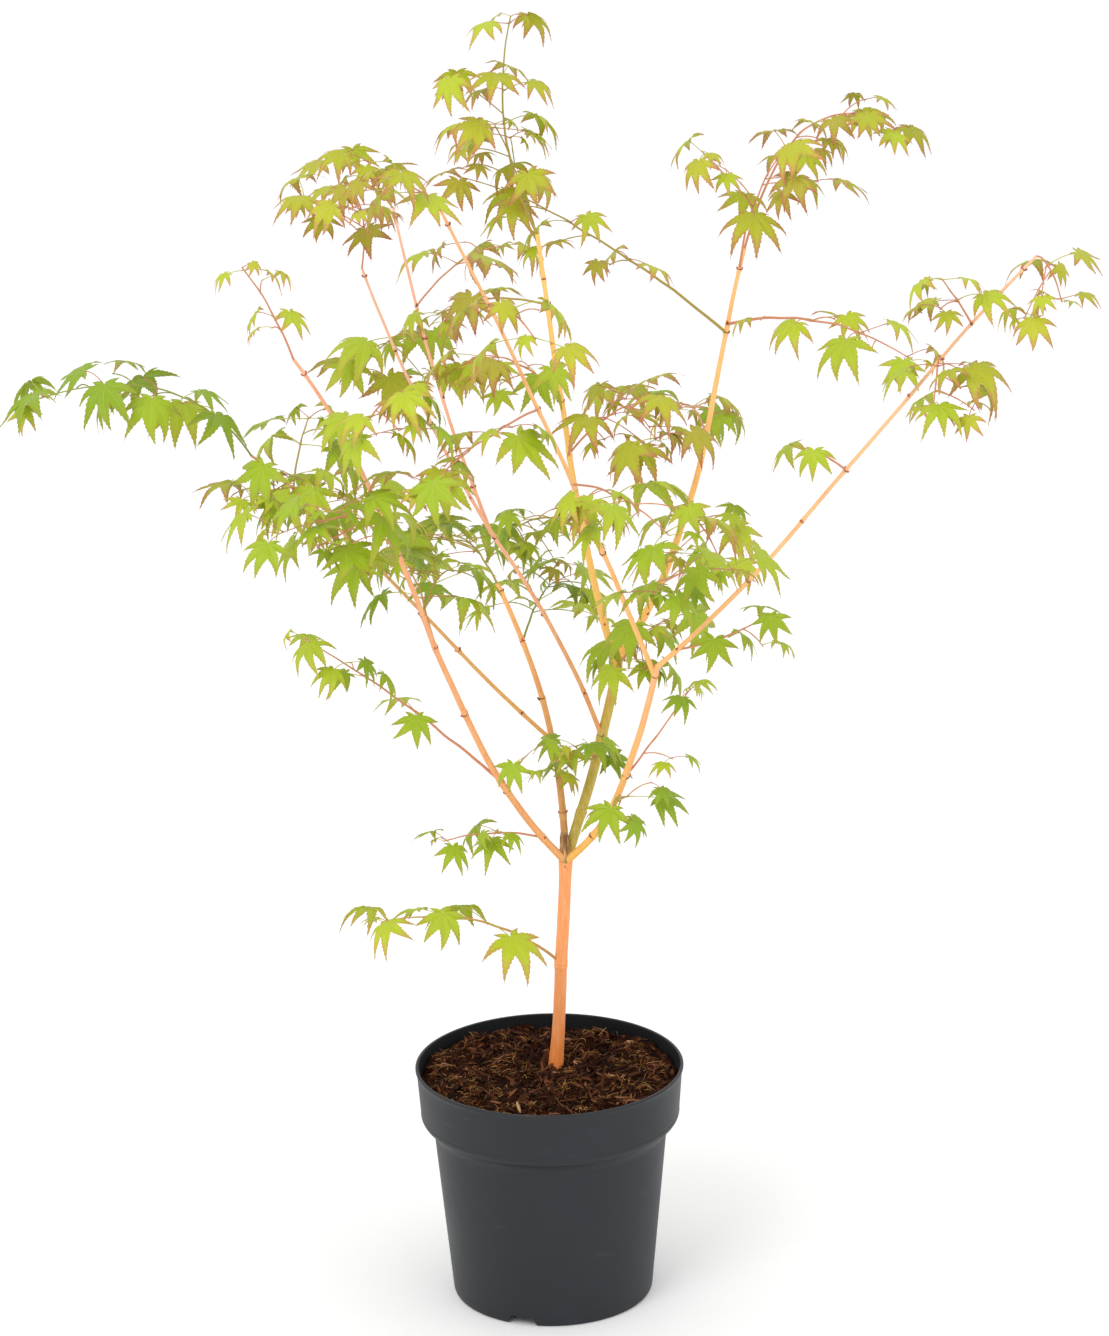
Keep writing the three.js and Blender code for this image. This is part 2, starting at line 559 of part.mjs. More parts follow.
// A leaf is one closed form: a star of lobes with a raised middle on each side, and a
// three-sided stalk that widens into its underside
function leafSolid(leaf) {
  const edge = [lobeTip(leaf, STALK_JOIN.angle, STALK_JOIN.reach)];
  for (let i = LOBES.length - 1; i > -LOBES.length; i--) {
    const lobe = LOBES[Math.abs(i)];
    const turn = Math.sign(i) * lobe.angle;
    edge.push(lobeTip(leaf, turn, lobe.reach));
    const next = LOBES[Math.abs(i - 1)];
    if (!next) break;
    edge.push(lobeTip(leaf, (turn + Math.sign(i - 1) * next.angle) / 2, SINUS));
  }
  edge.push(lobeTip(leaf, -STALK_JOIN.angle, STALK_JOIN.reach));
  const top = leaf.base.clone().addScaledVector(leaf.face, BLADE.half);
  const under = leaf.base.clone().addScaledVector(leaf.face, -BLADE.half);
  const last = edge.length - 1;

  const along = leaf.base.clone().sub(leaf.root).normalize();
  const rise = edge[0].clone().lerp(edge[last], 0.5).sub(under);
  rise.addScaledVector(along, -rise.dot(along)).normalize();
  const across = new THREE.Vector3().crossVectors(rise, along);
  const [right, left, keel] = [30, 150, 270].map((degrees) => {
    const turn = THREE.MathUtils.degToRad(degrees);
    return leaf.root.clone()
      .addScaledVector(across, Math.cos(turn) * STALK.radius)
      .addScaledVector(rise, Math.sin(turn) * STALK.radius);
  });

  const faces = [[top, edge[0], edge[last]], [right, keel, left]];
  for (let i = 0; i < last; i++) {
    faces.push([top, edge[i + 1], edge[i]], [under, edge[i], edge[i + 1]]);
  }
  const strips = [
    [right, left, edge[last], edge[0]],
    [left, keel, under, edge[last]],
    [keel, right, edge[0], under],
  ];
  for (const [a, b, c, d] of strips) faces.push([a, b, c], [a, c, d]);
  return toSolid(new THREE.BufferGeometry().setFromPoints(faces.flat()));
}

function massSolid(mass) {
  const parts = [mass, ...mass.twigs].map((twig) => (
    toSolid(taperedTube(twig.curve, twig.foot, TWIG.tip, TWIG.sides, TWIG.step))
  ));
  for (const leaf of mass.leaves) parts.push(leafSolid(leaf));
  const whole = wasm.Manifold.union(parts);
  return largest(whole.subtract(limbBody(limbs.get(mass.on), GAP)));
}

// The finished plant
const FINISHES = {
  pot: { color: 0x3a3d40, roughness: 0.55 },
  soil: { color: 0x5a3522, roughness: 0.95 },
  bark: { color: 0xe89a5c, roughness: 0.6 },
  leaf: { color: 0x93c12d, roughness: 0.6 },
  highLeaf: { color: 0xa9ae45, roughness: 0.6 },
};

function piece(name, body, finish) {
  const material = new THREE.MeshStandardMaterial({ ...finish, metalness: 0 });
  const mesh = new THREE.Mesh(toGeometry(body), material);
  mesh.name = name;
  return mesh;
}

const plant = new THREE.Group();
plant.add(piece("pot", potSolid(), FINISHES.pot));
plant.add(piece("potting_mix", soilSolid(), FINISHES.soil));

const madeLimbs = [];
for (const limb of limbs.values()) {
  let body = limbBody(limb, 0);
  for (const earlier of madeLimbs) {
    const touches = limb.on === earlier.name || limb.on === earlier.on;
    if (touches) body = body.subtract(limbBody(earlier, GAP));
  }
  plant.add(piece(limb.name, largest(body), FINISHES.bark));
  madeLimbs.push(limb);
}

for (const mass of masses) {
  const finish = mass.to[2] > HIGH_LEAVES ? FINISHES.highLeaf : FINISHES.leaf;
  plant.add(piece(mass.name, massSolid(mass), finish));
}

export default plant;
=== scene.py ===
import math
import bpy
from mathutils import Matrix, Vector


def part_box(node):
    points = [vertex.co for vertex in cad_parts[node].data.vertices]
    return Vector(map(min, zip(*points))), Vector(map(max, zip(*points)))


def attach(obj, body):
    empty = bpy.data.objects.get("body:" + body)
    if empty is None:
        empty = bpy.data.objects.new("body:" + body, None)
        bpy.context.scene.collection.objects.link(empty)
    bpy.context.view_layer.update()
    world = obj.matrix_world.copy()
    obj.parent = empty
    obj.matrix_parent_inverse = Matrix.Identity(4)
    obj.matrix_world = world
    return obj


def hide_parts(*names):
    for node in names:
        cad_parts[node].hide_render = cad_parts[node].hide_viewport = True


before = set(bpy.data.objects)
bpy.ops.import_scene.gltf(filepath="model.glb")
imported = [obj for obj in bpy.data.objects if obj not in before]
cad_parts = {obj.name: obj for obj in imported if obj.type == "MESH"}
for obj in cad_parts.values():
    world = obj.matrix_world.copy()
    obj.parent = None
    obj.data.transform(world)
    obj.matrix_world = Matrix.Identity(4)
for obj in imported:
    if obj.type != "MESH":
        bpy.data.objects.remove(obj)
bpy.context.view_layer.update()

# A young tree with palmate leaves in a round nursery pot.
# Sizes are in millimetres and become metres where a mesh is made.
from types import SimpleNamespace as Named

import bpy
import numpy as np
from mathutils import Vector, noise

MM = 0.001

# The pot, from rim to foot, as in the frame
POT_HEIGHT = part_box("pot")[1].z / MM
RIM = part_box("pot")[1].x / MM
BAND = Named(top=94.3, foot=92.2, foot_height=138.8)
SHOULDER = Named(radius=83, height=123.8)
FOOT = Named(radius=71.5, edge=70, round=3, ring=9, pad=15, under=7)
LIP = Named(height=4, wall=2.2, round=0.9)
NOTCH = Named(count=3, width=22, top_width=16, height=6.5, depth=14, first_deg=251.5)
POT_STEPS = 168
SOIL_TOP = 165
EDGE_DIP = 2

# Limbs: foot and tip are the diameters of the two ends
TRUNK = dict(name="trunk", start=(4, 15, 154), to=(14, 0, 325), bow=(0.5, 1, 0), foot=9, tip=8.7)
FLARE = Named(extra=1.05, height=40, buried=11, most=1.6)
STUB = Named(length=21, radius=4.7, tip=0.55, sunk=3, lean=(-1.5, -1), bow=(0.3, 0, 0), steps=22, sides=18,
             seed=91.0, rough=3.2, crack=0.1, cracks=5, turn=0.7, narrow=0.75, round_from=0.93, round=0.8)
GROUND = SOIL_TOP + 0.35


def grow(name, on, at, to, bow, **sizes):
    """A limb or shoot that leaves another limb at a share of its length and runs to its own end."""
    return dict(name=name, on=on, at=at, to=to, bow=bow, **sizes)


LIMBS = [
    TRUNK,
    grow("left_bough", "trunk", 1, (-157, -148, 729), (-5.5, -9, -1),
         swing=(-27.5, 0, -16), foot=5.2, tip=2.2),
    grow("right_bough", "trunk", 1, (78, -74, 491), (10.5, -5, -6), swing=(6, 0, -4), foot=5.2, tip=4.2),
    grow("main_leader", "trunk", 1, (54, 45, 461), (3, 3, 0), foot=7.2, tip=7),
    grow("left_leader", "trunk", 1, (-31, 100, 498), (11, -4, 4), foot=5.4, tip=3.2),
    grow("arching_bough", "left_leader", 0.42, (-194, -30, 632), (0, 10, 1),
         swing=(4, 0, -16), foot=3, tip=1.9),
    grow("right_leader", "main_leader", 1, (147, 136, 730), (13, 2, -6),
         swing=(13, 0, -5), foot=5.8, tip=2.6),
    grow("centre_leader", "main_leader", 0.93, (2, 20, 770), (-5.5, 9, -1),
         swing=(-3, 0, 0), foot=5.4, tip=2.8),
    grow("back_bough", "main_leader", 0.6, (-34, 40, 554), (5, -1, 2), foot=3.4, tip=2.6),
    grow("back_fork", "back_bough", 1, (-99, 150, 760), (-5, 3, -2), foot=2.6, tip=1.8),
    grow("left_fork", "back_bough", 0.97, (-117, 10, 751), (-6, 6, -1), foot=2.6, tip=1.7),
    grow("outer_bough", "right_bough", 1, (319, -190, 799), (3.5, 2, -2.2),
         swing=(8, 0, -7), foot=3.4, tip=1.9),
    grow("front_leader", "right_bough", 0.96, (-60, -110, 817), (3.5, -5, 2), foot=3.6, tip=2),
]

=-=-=

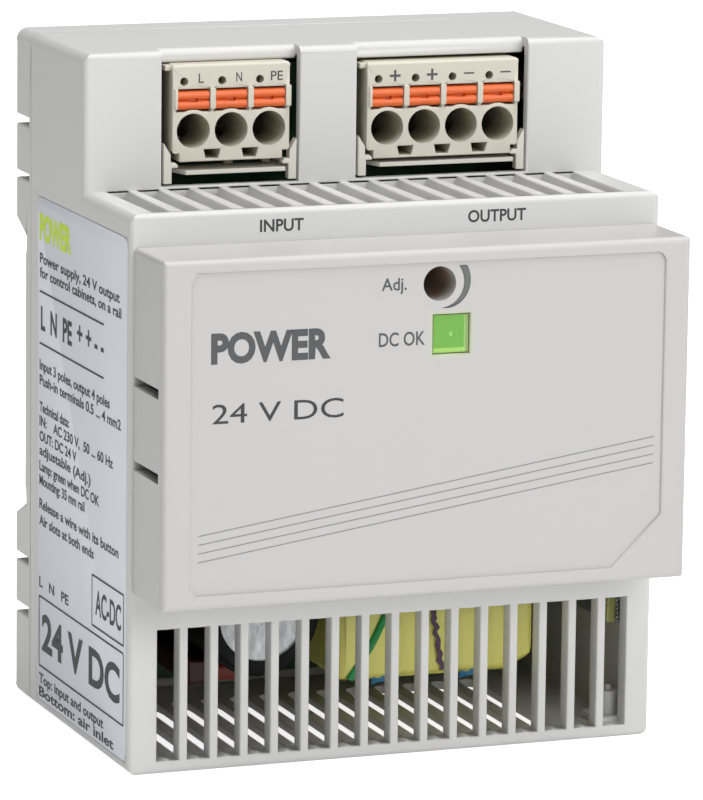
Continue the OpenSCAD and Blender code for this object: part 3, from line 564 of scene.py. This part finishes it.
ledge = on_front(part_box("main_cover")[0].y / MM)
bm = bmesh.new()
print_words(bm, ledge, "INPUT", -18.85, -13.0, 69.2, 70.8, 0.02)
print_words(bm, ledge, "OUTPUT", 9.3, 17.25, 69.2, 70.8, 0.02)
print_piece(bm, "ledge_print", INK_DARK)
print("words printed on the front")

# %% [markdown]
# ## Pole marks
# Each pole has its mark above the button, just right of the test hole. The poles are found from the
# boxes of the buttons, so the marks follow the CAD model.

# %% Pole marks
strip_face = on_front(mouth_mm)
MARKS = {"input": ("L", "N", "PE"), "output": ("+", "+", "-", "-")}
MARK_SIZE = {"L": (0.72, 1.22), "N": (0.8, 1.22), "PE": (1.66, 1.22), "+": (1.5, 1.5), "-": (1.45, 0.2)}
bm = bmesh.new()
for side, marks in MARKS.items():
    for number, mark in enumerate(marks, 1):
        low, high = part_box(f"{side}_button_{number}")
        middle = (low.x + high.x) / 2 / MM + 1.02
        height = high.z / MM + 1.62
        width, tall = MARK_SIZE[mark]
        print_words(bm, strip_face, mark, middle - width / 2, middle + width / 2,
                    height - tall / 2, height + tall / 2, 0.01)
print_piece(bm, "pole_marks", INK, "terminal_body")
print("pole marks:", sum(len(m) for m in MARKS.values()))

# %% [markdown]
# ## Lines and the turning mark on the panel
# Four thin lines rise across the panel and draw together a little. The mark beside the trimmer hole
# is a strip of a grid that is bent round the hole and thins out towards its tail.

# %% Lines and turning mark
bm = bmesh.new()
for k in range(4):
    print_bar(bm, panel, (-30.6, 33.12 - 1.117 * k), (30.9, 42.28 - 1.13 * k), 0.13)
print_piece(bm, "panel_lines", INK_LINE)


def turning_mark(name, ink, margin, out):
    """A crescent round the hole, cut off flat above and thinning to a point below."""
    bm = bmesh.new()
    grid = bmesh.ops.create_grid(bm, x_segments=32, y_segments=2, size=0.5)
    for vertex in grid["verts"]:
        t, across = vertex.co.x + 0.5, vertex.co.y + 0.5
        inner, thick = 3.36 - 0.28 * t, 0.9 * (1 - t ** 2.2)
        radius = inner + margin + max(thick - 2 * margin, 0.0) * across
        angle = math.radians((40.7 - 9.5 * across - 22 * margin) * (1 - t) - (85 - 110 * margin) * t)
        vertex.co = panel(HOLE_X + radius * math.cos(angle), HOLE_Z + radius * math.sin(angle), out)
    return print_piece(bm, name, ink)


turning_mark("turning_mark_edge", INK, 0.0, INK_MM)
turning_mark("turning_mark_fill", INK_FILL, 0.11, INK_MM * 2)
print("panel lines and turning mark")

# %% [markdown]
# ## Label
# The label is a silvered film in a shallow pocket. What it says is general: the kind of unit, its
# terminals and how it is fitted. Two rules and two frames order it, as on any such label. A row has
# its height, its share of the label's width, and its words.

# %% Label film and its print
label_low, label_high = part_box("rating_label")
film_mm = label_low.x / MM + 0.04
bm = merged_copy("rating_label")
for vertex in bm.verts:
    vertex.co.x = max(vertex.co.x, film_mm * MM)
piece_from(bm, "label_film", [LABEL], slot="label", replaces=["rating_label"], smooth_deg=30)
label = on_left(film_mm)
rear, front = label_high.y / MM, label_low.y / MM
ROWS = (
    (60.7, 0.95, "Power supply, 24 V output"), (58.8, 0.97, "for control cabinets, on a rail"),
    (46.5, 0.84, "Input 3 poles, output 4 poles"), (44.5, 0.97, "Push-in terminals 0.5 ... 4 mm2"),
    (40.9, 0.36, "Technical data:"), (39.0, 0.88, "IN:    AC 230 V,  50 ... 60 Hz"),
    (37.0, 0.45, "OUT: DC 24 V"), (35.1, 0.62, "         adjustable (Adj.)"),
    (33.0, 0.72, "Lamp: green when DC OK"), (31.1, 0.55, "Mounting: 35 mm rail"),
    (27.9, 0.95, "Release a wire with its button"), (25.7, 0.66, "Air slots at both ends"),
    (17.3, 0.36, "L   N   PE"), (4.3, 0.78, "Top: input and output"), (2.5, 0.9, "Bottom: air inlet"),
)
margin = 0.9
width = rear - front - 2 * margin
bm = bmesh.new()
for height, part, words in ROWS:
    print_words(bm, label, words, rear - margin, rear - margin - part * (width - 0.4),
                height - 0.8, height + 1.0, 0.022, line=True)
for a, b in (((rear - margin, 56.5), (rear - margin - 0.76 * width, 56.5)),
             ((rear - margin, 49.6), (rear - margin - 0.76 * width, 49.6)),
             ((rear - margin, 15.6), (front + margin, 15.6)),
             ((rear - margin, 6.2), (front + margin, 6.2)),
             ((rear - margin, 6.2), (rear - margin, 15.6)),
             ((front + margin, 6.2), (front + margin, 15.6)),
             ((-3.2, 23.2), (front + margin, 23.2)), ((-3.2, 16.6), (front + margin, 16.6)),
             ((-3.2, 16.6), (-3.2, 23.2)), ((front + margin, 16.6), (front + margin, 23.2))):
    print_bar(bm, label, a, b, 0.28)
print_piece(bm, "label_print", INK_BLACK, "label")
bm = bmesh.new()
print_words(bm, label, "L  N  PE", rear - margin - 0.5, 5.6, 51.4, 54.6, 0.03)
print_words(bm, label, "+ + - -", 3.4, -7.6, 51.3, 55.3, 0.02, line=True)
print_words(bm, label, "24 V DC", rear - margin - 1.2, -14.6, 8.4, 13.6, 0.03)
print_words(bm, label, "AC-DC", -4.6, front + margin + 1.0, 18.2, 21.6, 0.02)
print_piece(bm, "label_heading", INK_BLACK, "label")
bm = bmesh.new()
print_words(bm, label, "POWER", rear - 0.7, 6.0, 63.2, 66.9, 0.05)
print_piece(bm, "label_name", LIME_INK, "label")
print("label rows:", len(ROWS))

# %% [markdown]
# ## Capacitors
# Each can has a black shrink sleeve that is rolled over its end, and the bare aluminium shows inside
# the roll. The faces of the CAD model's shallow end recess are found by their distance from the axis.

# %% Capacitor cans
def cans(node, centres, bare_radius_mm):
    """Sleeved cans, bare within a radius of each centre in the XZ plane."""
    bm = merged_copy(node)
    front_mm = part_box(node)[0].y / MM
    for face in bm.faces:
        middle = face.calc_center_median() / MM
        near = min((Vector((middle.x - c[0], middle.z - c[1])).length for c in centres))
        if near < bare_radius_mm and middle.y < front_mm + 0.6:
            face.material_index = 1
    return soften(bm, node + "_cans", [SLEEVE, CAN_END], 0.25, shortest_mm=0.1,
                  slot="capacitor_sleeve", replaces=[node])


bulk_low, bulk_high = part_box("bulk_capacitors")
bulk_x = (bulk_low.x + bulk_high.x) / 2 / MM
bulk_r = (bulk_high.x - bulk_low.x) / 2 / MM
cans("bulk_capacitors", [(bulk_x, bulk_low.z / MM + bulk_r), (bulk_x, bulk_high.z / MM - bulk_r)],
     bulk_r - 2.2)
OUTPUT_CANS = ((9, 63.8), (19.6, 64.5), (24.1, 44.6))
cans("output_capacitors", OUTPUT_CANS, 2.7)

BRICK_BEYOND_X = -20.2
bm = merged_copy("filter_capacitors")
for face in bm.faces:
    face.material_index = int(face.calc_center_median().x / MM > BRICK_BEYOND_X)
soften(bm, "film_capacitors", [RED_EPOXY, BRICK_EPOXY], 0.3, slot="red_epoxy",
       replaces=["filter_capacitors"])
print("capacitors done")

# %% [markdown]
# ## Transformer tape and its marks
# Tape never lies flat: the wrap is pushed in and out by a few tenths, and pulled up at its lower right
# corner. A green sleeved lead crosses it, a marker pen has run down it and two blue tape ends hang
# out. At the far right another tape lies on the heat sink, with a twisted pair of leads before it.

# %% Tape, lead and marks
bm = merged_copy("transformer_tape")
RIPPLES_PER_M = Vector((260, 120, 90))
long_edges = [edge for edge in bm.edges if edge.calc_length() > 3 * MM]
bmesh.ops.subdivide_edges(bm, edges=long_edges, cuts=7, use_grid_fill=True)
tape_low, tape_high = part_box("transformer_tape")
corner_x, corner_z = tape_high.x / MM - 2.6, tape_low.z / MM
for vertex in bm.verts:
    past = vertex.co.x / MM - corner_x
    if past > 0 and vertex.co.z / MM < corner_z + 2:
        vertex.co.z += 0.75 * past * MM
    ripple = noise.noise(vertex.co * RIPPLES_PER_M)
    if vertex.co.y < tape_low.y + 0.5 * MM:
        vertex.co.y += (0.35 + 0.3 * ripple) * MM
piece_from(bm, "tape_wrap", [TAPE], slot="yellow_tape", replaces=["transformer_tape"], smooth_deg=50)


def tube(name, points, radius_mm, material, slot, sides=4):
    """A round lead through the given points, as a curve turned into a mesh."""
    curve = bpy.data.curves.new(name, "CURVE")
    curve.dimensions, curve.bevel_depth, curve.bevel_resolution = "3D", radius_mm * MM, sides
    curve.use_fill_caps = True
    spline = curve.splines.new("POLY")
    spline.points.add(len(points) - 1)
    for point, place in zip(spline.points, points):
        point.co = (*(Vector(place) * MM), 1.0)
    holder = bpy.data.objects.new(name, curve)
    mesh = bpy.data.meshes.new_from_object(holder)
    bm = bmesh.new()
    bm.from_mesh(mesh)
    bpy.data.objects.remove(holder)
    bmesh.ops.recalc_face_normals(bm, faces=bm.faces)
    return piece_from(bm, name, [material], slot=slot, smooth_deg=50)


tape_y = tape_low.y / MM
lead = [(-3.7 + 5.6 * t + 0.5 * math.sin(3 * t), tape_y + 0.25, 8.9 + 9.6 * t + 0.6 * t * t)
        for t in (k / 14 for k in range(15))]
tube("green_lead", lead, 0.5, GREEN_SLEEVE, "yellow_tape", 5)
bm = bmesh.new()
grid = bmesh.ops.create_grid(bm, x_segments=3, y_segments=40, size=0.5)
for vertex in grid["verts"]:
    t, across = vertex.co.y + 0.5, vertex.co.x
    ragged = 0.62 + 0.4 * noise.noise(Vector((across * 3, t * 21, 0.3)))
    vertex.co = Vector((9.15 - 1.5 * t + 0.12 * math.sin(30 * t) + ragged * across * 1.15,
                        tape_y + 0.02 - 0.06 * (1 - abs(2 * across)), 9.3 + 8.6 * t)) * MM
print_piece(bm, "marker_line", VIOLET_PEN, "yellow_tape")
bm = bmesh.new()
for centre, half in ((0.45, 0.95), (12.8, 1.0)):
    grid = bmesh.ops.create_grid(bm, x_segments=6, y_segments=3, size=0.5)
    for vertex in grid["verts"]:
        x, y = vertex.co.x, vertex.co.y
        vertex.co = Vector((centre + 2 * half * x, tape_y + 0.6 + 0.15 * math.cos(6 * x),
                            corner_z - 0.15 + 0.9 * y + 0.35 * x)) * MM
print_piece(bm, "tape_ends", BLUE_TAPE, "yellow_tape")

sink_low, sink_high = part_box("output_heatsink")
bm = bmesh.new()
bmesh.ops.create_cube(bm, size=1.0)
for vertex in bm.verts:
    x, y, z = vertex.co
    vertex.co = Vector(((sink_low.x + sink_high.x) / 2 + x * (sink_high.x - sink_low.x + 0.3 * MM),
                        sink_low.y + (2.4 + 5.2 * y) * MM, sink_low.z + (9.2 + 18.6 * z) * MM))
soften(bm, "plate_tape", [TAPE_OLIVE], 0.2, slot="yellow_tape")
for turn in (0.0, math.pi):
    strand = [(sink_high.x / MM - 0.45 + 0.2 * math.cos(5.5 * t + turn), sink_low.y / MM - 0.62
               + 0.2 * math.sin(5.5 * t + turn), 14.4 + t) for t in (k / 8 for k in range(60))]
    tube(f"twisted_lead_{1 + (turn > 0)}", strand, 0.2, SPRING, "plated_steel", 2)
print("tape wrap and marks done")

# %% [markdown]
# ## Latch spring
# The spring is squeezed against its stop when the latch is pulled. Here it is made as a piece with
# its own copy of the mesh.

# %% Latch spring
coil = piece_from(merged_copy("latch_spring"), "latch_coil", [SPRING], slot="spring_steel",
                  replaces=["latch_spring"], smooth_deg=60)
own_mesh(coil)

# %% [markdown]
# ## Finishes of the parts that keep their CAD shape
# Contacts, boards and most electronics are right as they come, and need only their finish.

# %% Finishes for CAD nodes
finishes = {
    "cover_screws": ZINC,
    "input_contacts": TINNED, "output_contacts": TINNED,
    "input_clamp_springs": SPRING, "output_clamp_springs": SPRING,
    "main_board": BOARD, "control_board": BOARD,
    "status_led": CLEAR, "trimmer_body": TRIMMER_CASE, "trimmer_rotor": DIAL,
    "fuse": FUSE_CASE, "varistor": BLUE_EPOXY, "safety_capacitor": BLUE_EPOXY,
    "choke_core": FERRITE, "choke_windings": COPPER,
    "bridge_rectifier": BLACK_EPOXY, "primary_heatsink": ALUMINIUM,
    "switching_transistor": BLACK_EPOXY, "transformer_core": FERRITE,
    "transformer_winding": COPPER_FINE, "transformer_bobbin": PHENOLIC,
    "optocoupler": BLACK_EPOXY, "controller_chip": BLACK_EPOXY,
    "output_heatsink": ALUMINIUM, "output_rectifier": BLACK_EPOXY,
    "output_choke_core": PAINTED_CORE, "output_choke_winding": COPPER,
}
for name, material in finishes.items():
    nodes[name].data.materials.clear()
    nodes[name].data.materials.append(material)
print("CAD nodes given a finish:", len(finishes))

=-=-=

What you have to do:
Search the lines for "context". Copy each line that has it.

Answer below:
        bpy.context.scene.collection.objects.link(empty)
    bpy.context.view_layer.update()
bpy.context.view_layer.update()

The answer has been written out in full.